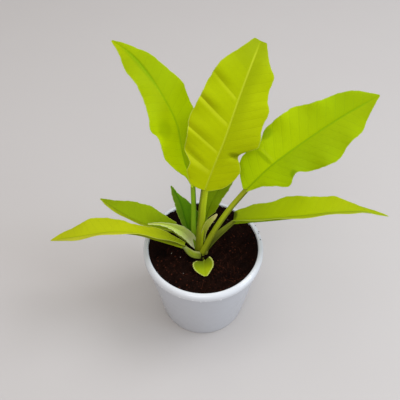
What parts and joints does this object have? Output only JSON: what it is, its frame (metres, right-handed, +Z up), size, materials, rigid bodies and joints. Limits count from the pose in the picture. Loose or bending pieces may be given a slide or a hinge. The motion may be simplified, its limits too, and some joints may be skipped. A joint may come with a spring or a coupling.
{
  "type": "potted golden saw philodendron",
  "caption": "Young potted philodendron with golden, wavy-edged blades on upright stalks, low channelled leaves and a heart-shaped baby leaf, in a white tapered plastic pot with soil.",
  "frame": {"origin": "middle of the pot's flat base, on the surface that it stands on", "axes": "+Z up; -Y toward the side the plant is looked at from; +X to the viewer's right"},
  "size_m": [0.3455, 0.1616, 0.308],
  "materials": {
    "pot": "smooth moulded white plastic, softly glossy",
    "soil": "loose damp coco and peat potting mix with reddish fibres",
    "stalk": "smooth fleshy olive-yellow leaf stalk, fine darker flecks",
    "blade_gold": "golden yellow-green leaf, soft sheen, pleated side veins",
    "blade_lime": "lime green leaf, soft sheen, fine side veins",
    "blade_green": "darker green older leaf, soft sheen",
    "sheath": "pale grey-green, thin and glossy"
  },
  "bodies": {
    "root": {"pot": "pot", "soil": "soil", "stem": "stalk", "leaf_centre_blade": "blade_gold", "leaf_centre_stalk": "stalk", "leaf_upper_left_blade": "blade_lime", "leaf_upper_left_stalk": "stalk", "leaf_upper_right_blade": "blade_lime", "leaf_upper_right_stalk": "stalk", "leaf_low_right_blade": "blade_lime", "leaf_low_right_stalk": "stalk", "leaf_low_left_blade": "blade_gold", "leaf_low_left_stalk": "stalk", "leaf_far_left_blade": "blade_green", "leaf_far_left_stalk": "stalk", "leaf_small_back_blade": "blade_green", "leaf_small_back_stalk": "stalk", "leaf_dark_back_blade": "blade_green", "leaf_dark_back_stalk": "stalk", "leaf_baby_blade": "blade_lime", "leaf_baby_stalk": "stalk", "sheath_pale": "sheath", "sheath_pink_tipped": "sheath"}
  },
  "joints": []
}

......

Work required: Write every line of the material above again, exactly.

Solution to this exercise:
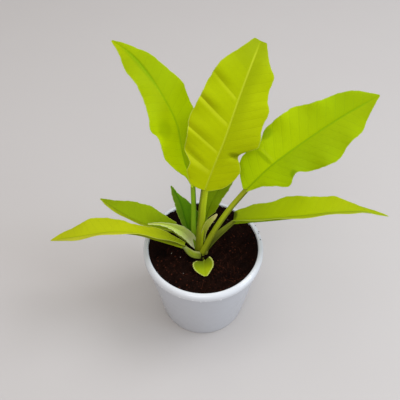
What parts and joints does this object have? Output only JSON: what it is, its frame (metres, right-handed, +Z up), size, materials, rigid bodies and joints. Limits count from the pose in the picture. Loose or bending pieces may be given a slide or a hinge. The motion may be simplified, its limits too, and some joints may be skipped. A joint may come with a spring or a coupling.
{
  "type": "potted golden saw philodendron",
  "caption": "Young potted philodendron with golden, wavy-edged blades on upright stalks, low channelled leaves and a heart-shaped baby leaf, in a white tapered plastic pot with soil.",
  "frame": {"origin": "middle of the pot's flat base, on the surface that it stands on", "axes": "+Z up; -Y toward the side the plant is looked at from; +X to the viewer's right"},
  "size_m": [0.3455, 0.1616, 0.308],
  "materials": {
    "pot": "smooth moulded white plastic, softly glossy",
    "soil": "loose damp coco and peat potting mix with reddish fibres",
    "stalk": "smooth fleshy olive-yellow leaf stalk, fine darker flecks",
    "blade_gold": "golden yellow-green leaf, soft sheen, pleated side veins",
    "blade_lime": "lime green leaf, soft sheen, fine side veins",
    "blade_green": "darker green older leaf, soft sheen",
    "sheath": "pale grey-green, thin and glossy"
  },
  "bodies": {
    "root": {"pot": "pot", "soil": "soil", "stem": "stalk", "leaf_centre_blade": "blade_gold", "leaf_centre_stalk": "stalk", "leaf_upper_left_blade": "blade_lime", "leaf_upper_left_stalk": "stalk", "leaf_upper_right_blade": "blade_lime", "leaf_upper_right_stalk": "stalk", "leaf_low_right_blade": "blade_lime", "leaf_low_right_stalk": "stalk", "leaf_low_left_blade": "blade_gold", "leaf_low_left_stalk": "stalk", "leaf_far_left_blade": "blade_green", "leaf_far_left_stalk": "stalk", "leaf_small_back_blade": "blade_green", "leaf_small_back_stalk": "stalk", "leaf_dark_back_blade": "blade_green", "leaf_dark_back_stalk": "stalk", "leaf_baby_blade": "blade_lime", "leaf_baby_stalk": "stalk", "sheath_pale": "sheath", "sheath_pink_tipped": "sheath"}
  },
  "joints": []
}